Outside friendships give you perspective, laughter, and honest feedback.
Anyone who sees those connections as a threat to your relationship is not looking out for you — they are looking to limit you.
10. That Your Personality Needs Fixing

You were not born to be edited.
Your quirks, your passions, your natural way of moving through the world — these are features, not bugs, no matter what someone else tries to tell you.
When a person constantly suggests that your personality is too much, too little, or somehow wrong, they are not offering growth — they are demanding conformity.
Real connection does not require you to erase yourself.
The right people will appreciate who you genuinely are without a running list of required changes.
Anyone pushing you to become someone unrecognizable is prioritizing their comfort over your wholeness.
11. That You’re Hard To Love

No one should ever make you feel like love is something you have to earn through suffering.
When someone plants the idea that you are difficult to love, they are setting the stage for you to accept poor treatment as normal.
This belief is one of the most damaging a person can carry.
It quietly convinces you that you should tolerate bad behavior because, after all, who else would want you?
You are not hard to love.
You are worthy of steady, genuine, uncomplicated affection.
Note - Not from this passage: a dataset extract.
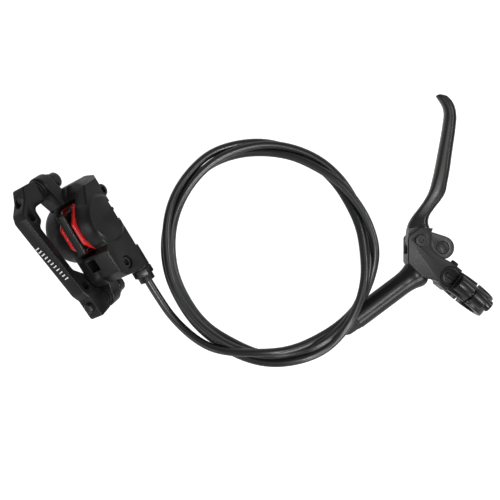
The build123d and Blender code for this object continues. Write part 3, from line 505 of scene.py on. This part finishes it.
def turned_mesh(
    name: str, profile: tuple[tuple[float, float], ...], place: Matrix, steps: int = 72
) -> bpy.types.Mesh:
    """A closed body of revolution.

    Args:
        name: The mesh's name.
        profile: Corners as (radius, height) in millimetres, going round the section.
        place: From the turned body's own frame, in millimetres, to the brake's frame.
        steps: Faces round the axis.

    Returns:
        The mesh, smooth between its edges.
    """
    shape = bmesh.new()
    rows = []
    for i in range(steps):
        angle = math.tau * i / steps
        row = [Vector((r * math.cos(angle), r * math.sin(angle), h)) for r, h in profile]
        rows.append([shape.verts.new(place @ point) for point in row])
    for i in range(steps):
        band(shape, rows[i], rows[(i + 1) % steps])
    bmesh.ops.recalc_face_normals(shape, faces=shape.faces)
    return smooth_mesh(name, shape)


def box_mesh(name: str, size: tuple[float, float, float], place: Matrix, round_mm: float) -> bpy.types.Mesh:
    """A box with rounded edges.

    Args:
        name: The mesh's name.
        size: Its size in millimetres.
        place: From the box's own frame, in millimetres, to the brake's frame.
        round_mm: Radius of its edges.

    Returns:
        The mesh.
    """
    shape = bmesh.new()
    bmesh.ops.create_cube(shape, size=1.0)
    bmesh.ops.scale(shape, vec=Vector(size), verts=shape.verts)
    bmesh.ops.bevel(shape, geom=shape.edges[:], offset=round_mm, segments=3, profile=0.5, affect="EDGES")
    bmesh.ops.transform(shape, matrix=place, verts=shape.verts)
    return smooth_mesh(name, shape)


@dataclass
class FingerBlade:
    """The lever's blade: crowned faces, round edges and a line pressed in beside the front edge.

    Attributes:
        stations: Points of the rear and of the front edge, and half the thickness there, from the
            tip to the hub, in millimetres.
        steps: Sections between two stations.
        rear_profile: Distances from the rear edge in millimetres, and the share of the thickness
            that the blade has there.
        front_profile: The same from the front edge, with the pressed line.
        full_width: Width in millimetres from which the profiles have their full size.
        tip_caps: Sections that round off the tip: their share of the first section's size, and how
            far ahead of it they lie, in millimetres.
    """

    stations: tuple[tuple[float, float, float, float, float], ...] = (
        (-18.2, 118.1, -15.7, 119.3, 2.6),
        (-17.0, 116.4, -11.9, 118.2, 3.4),
        (-15.4, 114.1, -8.9, 115.0, 4.0),
        (-13.9, 110.9, -7.1, 110.9, 4.5),
        (-13.4, 107.1, -6.4, 105.6, 4.8),
        (-14.0, 101.9, -6.7, 101.1, 5.0),
        (-14.9, 95.9, -7.4, 95.1, 5.0),
        (-16.8, 85.4, -8.9, 84.8, 5.0),
        (-18.8, 74.9, -10.4, 74.0, 5.1),
        (-20.3, 68.2, -11.8, 66.2, 4.75),
        (-22.1, 61.7, -13.0, 60.2, 4.05),
        (-24.8, 56.2, -15.5, 55.7, 3.3),
        (-28.4, 51.0, -19.4, 50.7, 2.8),
        (-32.3, 46.0, -22.4, 46.2, 3.1),
        (-34.8, 41.7, -23.3, 42.0, 4.1),
        (-35.6, 38.2, -22.4, 38.2, 4.9),
        (-35.0, 34.5, -21.6, 35.1, 5.0),
    )
    steps: int = 7
    rear_profile: tuple[tuple[float, float], ...] = (
        (0.0, 0.3), (0.12, 0.5), (0.4, 0.69), (0.85, 0.81), (1.5, 0.9), (2.3, 0.962),
    )
    front_profile: tuple[tuple[float, float], ...] = (
        (0.0, 0.36), (0.12, 0.58), (0.35, 0.75), (1.1, 0.84), (1.28, 0.73), (1.6, 0.6),
        (1.85, 0.76), (2.05, 0.93), (2.6, 0.985),
    )
    full_width: float = 6.5
    tip_caps: tuple[tuple[float, float], ...] = ((0.5875, 0.6), (0.8075, 0.25))

    def face_profile(self, width: float) -> list[tuple[float, float]]:
        """Places across the upper face, as distance from the rear edge and share of the thickness.

        Args:
            width: The blade's width there.

        Returns:
            The places, from the rear edge to the front edge.
        """
        near = min(1.0, width / self.full_width)
        rear = [(d * near, share) for d, share in self.rear_profile]
        front = [(width - d * near, share) for d, share in reversed(self.front_profile)]
        return rear + [(width / 2, 1.0)] + front

    @staticmethod
    def between(a: float, b: float, c: float, d: float, u: float) -> float:
        """The value a share u of the way from b to c, on a smooth curve through a, b, c and d."""
        square = 2 * a - 5 * b + 4 * c - d
        cube = 3 * b - a - 3 * c + d
        return 0.5 * (2 * b + (c - a) * u + square * u**2 + cube * u**3)

    def sections(self) -> list[tuple[Vector, Vector, float]]:
        """Rear point, front point and half thickness of every section, along a smooth curve."""
        rows = []
        last = len(self.stations) - 1
        for i in range(last):
            around = [self.stations[max(0, min(last, i + k))] for k in (-1, 0, 1, 2)]
            for j in range(self.steps):
                rows.append([self.between(*values, j / self.steps) for values in zip(*around)])
        rows.append(self.stations[-1])
        return [(Vector((*row[0:2], 0)), Vector((*row[2:4], 0)), row[4]) for row in rows]

    def mesh(self) -> bpy.types.Mesh:
        """Make the blade's mesh.

        Returns:
            The mesh, closed at the tip and in the hub.
        """
        sections = self.sections()
        rear, front, half = sections[0]
        middle = (rear + front) / 2
        # The tip points the way in which its first three sections run
        ahead = ((rear + front) - (sections[3][0] + sections[3][1])).normalized()
        caps = []
        for share, out in self.tip_caps:
            caps.append((middle + (rear - middle) * share + ahead * out,
                         middle + (front - middle) * share + ahead * out, half * share))
        shape = bmesh.new()
        rings = []
        for rear, front, half in caps + sections:
            width = (front - rear).length
            across = (front - rear) / width
            upper = [(rear + across * d, half * share) for d, share in self.face_profile(width)]
            ring = [shape.verts.new(Vector((p.x, p.y, z)) * MM) for p, z in upper]
            ring += [shape.verts.new(Vector((p.x, p.y, -z)) * MM) for p, z in reversed(upper)]
            rings.append(ring)
        for here, beside in zip(rings, rings[1:]):
            band(shape, here, beside)
        shape.faces.new(rings[0])
        shape.faces.new(list(reversed(rings[-1])))
        bmesh.ops.recalc_face_normals(shape, faces=shape.faces)
        return smooth_mesh("lever_finger", shape)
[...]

Anyone who makes love feel like a reward you are always just barely missing is not someone who deserves yours.
12. That Your Intuition Is Wrong

Your gut instinct is one of your most powerful tools.
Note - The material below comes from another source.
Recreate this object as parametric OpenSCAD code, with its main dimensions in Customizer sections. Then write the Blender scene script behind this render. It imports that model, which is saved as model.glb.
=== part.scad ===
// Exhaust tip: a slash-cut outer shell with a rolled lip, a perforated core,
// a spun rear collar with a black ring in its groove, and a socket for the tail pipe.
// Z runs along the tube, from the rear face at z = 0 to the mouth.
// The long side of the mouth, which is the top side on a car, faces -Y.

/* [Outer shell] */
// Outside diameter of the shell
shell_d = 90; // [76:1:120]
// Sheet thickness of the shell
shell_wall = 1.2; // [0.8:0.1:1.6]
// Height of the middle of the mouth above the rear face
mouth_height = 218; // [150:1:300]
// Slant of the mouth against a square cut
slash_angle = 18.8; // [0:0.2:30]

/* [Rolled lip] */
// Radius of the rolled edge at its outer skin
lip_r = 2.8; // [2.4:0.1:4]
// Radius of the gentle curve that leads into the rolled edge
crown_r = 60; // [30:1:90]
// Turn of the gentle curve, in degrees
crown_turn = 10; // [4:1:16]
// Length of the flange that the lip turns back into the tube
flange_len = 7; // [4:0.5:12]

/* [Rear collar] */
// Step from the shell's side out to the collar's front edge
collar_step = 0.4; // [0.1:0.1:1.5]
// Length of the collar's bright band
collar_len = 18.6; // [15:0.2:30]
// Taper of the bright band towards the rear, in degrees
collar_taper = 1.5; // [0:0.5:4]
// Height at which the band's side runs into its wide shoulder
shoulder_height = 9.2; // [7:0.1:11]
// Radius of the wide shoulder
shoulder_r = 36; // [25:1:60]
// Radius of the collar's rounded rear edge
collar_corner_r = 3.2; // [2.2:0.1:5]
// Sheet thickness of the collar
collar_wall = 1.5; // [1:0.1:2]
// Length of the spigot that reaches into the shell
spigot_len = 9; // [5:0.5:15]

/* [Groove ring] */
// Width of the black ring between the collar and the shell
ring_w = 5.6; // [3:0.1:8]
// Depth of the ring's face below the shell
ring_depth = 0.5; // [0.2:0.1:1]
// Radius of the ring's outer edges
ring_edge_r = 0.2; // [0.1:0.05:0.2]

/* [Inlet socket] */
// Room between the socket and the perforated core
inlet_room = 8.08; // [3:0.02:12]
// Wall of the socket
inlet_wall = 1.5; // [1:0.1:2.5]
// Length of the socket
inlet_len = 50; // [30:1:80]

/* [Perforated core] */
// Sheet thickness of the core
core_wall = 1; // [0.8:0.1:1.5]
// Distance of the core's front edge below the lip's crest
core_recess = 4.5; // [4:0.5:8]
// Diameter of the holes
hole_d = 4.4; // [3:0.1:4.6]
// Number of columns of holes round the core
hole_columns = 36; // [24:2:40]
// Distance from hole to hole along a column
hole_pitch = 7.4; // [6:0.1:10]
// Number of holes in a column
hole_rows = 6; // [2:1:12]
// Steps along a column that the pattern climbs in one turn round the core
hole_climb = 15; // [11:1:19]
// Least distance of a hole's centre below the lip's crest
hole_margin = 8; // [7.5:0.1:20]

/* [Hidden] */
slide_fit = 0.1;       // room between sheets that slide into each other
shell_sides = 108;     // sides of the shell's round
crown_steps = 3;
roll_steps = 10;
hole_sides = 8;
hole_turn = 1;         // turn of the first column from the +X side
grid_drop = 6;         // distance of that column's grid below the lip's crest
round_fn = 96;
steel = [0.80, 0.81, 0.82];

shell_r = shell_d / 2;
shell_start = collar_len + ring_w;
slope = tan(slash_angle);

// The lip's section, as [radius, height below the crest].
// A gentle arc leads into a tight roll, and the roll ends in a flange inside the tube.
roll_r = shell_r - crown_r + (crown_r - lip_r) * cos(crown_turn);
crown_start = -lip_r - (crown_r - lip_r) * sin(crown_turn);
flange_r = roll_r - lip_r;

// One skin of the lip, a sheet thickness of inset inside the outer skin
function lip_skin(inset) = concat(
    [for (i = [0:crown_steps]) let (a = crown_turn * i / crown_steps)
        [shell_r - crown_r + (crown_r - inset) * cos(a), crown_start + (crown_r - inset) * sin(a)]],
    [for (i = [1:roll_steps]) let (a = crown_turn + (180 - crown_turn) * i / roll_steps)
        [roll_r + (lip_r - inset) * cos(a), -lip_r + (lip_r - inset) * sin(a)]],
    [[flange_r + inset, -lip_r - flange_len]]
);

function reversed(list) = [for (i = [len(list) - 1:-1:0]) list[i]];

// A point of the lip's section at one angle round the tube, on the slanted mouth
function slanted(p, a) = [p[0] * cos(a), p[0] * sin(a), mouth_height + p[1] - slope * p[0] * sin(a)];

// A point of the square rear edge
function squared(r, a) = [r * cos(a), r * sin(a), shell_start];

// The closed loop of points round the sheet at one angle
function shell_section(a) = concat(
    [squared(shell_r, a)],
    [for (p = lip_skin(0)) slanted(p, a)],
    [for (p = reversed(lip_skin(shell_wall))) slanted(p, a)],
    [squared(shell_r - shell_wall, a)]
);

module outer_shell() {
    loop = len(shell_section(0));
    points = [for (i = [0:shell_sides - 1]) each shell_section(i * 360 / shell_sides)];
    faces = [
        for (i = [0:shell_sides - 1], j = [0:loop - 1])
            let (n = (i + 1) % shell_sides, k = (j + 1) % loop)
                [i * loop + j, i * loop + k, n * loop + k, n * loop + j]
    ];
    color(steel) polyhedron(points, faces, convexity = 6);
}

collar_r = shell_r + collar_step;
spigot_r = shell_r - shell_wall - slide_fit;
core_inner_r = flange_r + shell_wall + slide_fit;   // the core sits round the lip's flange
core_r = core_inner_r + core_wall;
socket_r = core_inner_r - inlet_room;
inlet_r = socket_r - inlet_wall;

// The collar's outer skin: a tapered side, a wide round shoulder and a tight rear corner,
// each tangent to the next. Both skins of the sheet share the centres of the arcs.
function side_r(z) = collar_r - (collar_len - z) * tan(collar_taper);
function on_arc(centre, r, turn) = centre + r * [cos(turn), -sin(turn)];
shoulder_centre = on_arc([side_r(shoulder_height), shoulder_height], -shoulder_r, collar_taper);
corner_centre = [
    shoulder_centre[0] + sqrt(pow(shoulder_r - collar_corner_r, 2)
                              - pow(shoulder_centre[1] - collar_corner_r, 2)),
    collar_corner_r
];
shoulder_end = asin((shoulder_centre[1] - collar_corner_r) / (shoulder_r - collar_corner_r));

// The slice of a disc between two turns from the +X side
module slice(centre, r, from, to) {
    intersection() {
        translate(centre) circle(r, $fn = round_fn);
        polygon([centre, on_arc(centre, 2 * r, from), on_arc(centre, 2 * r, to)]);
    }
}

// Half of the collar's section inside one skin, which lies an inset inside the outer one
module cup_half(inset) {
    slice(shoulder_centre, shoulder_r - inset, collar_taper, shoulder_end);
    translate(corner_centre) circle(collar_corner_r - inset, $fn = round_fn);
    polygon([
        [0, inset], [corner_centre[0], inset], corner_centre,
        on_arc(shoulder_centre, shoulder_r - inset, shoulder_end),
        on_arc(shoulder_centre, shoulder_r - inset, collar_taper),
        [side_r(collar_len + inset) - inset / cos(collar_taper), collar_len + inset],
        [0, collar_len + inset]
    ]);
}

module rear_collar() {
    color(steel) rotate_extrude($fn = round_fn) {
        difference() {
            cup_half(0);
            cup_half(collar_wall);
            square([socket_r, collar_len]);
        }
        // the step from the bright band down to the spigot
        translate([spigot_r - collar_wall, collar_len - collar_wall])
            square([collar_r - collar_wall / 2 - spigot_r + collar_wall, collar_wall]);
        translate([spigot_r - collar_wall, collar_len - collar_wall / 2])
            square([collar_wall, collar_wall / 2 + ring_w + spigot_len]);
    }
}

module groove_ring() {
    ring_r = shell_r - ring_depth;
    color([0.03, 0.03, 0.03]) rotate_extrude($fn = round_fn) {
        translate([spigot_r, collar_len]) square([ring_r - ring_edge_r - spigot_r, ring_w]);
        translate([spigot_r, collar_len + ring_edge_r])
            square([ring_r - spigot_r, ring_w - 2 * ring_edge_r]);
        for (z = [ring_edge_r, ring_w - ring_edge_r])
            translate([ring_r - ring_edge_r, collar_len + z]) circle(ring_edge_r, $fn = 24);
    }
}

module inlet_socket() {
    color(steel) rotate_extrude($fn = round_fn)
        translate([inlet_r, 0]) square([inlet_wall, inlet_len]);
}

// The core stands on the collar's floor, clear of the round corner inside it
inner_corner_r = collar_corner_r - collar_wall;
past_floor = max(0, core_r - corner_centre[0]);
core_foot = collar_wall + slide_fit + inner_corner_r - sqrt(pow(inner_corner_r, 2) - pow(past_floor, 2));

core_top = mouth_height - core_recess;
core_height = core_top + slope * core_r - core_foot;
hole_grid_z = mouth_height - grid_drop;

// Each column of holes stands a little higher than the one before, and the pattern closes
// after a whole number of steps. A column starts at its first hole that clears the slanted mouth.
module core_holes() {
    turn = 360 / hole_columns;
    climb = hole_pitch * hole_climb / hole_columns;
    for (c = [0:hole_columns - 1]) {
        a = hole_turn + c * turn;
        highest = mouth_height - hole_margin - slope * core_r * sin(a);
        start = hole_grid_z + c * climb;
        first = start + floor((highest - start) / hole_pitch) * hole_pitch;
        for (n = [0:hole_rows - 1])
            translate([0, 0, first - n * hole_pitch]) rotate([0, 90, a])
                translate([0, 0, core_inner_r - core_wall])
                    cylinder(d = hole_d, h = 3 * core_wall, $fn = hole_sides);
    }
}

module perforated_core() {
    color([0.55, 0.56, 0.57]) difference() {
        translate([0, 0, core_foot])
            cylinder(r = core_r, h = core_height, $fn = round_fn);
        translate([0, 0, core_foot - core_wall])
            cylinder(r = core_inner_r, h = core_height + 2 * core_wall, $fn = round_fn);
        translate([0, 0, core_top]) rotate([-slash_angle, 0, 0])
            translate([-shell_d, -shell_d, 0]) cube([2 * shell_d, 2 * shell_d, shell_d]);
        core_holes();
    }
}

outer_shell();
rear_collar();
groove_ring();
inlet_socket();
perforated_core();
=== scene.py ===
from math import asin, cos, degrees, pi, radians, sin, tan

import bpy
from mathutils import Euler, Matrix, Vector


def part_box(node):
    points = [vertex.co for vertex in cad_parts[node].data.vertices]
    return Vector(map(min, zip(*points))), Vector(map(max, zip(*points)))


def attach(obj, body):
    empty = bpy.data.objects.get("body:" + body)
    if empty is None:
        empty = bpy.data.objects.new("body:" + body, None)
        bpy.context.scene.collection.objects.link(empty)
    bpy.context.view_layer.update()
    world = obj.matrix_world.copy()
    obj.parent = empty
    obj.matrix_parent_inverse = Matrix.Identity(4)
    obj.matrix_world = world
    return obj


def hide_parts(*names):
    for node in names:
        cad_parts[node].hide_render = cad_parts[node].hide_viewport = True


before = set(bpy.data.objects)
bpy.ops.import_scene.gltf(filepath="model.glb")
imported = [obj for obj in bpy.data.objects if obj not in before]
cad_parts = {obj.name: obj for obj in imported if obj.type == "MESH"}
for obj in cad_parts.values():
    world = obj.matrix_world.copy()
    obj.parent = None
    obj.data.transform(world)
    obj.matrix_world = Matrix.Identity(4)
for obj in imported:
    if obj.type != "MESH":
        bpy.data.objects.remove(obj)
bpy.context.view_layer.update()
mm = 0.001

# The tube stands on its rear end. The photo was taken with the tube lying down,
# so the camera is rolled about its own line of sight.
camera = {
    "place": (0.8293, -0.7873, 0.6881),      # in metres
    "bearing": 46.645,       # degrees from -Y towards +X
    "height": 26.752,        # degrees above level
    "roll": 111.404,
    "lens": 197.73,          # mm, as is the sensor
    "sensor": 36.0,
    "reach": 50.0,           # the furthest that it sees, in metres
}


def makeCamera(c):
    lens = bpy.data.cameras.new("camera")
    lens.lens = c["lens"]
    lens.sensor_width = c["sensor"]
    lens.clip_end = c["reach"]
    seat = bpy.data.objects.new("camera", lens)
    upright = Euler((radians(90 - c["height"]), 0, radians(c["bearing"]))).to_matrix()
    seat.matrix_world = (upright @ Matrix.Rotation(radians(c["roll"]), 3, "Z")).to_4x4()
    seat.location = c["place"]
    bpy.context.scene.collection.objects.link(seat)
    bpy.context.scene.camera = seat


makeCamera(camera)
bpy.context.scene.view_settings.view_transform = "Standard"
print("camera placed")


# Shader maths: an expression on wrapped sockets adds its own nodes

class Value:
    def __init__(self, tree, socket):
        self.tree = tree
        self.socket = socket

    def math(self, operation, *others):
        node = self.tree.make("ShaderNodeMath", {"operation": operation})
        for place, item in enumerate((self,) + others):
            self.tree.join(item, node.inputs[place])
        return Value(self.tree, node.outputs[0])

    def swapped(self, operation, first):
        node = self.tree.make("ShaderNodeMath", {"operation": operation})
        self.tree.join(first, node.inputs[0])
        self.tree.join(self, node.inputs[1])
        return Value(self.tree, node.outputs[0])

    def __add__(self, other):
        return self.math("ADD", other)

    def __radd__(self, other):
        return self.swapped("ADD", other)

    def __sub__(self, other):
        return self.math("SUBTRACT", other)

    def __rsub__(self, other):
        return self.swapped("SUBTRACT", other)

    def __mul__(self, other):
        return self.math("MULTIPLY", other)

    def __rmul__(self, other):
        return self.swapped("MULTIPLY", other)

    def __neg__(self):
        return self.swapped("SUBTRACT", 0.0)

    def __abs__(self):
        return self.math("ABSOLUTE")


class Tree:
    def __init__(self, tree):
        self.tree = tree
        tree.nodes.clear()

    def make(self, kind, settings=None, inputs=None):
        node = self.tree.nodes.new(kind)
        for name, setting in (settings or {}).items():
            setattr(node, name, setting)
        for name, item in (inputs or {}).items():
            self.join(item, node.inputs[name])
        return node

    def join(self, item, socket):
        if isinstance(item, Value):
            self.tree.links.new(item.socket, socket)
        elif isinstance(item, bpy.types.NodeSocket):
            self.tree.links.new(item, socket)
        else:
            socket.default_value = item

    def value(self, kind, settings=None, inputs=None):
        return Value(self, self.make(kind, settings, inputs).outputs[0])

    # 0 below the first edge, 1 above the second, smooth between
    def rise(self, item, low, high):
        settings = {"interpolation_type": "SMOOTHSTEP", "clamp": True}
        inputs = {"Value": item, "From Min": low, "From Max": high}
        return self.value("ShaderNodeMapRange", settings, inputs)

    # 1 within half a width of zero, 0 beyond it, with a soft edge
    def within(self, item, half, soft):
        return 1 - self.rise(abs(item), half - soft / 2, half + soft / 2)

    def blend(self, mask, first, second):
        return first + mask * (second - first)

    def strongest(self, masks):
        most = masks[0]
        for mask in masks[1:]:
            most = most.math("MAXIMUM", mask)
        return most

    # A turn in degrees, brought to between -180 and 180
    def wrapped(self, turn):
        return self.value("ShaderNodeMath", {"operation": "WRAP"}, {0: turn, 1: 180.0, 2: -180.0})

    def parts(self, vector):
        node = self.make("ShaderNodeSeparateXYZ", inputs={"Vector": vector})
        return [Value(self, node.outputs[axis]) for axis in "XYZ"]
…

It processes information faster than your conscious mind and often picks up on things words cannot fully explain.
When someone repeatedly tells you that your instincts are off, paranoid, or just plain wrong, they are not correcting you — they are disconnecting you from your own internal compass.
Without it, you are left relying entirely on their version of events.
Learning to trust yourself again after this kind of treatment takes time, but it is absolutely worth the effort.
Your inner voice has been protecting you all along — do not let anyone convince you otherwise.